# EXERCISE OBJECTIVE
Restate word for word the lines that begin the listing and end with the line holding "QUARTER_TURN = math.pi / 2".

# PROVIDED MATERIAL

════

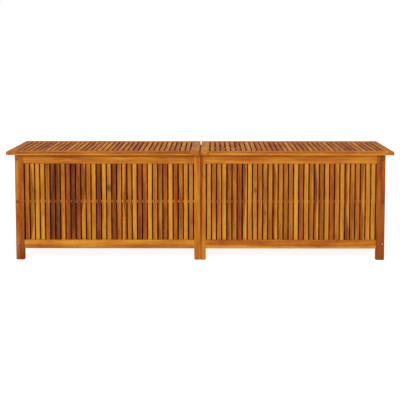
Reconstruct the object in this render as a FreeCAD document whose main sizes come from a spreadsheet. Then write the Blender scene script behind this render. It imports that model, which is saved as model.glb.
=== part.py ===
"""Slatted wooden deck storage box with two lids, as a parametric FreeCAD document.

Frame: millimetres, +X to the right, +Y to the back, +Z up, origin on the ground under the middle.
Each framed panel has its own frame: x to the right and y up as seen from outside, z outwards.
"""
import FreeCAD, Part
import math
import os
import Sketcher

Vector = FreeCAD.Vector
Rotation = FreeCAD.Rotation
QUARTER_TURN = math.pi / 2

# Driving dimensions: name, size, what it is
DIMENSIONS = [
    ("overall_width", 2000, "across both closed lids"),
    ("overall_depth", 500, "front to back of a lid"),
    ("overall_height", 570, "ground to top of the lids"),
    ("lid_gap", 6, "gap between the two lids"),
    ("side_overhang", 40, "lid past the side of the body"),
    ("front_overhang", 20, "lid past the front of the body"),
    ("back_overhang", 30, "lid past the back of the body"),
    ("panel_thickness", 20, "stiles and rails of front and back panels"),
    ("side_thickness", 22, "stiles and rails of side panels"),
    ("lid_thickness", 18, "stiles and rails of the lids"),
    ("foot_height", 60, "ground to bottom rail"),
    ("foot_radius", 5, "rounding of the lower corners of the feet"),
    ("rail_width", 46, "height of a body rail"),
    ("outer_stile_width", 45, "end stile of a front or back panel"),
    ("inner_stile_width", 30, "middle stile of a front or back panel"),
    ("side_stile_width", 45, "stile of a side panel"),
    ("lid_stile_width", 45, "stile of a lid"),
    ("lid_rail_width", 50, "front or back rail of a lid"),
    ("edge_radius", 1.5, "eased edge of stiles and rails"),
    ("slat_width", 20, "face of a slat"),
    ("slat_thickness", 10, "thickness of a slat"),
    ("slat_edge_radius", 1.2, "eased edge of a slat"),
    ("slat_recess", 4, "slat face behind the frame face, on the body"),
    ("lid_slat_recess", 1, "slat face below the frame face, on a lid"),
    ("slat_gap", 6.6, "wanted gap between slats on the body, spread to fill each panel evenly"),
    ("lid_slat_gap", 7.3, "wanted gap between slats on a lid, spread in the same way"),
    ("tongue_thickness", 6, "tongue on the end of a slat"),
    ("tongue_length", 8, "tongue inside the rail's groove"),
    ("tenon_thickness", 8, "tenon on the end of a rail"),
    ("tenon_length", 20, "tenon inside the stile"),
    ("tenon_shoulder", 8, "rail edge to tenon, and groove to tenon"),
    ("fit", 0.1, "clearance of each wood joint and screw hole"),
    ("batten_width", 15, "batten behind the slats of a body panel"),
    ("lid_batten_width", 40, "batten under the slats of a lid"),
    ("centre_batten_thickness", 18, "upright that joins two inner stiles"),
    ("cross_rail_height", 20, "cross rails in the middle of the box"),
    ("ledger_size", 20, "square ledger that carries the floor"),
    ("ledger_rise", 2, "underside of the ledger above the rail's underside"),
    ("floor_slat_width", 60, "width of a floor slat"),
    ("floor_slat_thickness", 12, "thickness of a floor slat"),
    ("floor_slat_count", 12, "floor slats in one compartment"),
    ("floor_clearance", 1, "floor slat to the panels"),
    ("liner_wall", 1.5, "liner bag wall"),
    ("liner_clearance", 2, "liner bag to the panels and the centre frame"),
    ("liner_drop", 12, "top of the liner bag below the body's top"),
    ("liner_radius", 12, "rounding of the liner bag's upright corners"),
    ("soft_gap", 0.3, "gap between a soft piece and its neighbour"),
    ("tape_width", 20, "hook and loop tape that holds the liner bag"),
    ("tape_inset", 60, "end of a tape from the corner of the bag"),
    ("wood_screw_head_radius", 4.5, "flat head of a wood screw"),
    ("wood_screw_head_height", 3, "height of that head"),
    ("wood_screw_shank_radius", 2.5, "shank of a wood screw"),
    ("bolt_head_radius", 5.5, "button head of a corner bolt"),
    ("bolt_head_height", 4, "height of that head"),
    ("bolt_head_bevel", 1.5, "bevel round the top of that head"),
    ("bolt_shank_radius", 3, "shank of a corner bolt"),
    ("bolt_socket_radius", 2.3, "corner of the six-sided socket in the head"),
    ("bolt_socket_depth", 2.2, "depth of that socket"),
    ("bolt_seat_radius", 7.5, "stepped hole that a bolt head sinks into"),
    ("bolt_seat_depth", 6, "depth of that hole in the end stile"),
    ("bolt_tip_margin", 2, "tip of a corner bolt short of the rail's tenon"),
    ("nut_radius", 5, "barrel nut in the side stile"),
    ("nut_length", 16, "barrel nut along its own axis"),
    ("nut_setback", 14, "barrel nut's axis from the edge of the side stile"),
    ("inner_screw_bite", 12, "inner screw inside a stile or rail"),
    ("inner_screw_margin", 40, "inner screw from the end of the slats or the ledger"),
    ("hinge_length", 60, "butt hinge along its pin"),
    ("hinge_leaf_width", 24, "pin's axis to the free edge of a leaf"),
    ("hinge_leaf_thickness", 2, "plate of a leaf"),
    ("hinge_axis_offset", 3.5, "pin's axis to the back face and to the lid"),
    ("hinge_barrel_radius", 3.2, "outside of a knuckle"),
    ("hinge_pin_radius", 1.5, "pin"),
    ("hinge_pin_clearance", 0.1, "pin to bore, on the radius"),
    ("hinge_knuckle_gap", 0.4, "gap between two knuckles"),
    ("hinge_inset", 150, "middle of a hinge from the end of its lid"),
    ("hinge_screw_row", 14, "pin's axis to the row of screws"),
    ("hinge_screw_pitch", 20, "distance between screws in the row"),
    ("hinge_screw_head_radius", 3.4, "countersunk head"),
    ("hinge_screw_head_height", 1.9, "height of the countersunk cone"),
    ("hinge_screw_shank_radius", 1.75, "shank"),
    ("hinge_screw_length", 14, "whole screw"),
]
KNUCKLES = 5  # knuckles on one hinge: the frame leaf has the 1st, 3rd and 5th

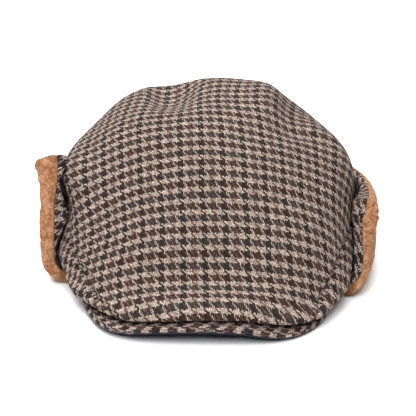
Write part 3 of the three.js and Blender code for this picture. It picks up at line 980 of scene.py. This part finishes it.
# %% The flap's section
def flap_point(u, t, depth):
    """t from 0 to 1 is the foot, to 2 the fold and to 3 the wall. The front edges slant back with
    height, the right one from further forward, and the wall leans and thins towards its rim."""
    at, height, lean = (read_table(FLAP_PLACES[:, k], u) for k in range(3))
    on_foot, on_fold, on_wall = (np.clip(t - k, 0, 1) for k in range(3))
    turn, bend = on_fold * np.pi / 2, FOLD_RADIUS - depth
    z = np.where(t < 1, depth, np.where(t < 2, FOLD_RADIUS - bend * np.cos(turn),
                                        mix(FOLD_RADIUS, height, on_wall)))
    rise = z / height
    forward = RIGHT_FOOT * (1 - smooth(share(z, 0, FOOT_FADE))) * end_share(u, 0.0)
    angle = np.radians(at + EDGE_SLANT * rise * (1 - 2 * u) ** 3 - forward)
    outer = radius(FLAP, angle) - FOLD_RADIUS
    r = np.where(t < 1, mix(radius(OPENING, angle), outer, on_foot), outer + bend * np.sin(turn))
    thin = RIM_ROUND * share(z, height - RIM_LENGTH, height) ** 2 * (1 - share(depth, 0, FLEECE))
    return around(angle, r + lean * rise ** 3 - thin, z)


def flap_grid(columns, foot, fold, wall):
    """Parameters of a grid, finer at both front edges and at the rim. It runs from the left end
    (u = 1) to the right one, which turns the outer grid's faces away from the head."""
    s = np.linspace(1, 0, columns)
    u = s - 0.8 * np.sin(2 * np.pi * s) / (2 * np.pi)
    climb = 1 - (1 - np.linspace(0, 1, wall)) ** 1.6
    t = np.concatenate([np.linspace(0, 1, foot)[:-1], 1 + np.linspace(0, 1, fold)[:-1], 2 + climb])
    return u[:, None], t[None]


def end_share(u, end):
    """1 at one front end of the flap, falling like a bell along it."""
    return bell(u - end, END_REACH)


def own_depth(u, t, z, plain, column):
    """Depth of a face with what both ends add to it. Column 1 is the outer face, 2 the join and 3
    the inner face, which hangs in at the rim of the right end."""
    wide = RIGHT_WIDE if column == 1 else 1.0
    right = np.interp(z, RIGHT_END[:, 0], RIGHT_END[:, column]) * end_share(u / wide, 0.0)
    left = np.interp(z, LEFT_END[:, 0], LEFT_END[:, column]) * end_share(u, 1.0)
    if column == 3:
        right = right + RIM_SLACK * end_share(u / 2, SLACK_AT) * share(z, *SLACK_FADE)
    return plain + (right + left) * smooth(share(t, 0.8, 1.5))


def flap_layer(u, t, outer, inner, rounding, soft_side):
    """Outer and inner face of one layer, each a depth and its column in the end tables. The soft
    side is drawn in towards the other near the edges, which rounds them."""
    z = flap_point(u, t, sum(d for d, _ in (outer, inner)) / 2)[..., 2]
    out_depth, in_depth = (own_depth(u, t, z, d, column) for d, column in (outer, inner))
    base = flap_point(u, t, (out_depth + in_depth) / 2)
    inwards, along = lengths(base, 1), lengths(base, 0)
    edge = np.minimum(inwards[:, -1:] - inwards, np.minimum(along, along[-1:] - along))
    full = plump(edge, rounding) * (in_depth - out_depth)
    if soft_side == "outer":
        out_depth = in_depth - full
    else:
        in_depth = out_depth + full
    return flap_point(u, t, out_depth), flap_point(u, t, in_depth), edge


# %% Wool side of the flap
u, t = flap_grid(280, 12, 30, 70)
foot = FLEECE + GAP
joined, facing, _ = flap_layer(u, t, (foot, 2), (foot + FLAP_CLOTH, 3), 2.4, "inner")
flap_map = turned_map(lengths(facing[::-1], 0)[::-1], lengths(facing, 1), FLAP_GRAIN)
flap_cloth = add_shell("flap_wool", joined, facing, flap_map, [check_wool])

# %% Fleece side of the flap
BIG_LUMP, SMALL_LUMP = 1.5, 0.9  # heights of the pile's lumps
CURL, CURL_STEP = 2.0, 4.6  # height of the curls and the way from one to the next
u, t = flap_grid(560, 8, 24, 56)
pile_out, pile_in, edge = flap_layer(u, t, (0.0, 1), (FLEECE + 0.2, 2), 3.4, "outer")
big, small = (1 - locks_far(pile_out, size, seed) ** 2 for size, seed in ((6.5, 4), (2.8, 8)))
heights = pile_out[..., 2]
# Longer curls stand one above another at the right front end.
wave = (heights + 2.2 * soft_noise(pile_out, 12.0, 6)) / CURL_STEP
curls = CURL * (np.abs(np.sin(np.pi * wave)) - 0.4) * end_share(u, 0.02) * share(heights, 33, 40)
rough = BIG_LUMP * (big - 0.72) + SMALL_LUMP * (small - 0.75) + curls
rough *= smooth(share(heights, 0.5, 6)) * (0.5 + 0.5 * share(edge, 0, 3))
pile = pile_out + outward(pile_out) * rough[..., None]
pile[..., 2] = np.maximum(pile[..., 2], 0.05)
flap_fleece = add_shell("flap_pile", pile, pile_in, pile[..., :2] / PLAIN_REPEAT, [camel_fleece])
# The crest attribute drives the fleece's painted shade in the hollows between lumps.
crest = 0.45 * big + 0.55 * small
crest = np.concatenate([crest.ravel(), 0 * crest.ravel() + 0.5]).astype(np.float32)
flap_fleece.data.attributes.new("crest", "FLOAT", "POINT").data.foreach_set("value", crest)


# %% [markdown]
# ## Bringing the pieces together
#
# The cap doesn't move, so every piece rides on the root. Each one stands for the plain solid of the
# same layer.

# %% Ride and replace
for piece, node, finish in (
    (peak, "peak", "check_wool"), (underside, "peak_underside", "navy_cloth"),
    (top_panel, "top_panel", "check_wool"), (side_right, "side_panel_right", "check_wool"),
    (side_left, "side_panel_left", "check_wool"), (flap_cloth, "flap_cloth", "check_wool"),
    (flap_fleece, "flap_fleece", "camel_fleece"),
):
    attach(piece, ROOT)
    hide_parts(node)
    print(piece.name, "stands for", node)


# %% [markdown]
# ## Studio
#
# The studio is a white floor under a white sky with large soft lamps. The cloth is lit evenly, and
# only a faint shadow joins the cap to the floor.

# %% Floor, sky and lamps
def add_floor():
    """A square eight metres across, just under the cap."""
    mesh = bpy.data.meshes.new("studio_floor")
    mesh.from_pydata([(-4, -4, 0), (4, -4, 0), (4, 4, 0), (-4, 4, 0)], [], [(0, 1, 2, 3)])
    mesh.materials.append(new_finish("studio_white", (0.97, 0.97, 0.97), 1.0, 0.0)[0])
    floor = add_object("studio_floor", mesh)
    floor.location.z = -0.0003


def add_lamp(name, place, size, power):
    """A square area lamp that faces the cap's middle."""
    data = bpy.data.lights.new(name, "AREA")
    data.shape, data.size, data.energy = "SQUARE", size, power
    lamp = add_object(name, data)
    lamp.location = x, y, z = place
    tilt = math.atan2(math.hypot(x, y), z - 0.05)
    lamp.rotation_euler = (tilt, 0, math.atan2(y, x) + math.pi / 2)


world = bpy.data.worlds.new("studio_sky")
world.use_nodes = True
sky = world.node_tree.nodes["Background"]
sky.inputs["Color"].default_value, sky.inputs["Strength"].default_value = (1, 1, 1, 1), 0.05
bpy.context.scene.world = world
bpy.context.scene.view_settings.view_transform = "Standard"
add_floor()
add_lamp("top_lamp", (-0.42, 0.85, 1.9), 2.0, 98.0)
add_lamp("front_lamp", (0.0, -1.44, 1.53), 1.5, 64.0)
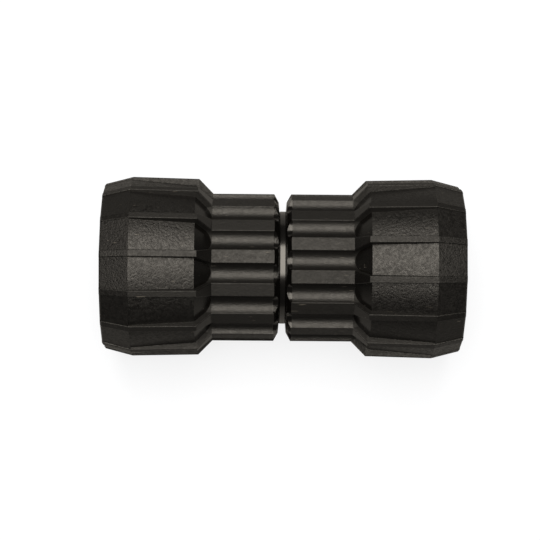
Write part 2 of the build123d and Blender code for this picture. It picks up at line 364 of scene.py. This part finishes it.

════

# REPLY
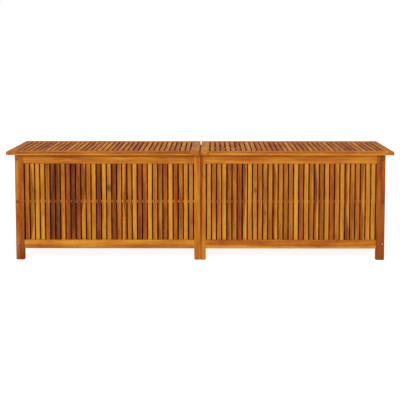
Reconstruct the object in this render as a FreeCAD document whose main sizes come from a spreadsheet. Then write the Blender scene script behind this render. It imports that model, which is saved as model.glb.
=== part.py ===
"""Slatted wooden deck storage box with two lids, as a parametric FreeCAD document.

Frame: millimetres, +X to the right, +Y to the back, +Z up, origin on the ground under the middle.
Each framed panel has its own frame: x to the right and y up as seen from outside, z outwards.
"""
import FreeCAD, Part
import math
import os
import Sketcher

Vector = FreeCAD.Vector
Rotation = FreeCAD.Rotation
QUARTER_TURN = math.pi / 2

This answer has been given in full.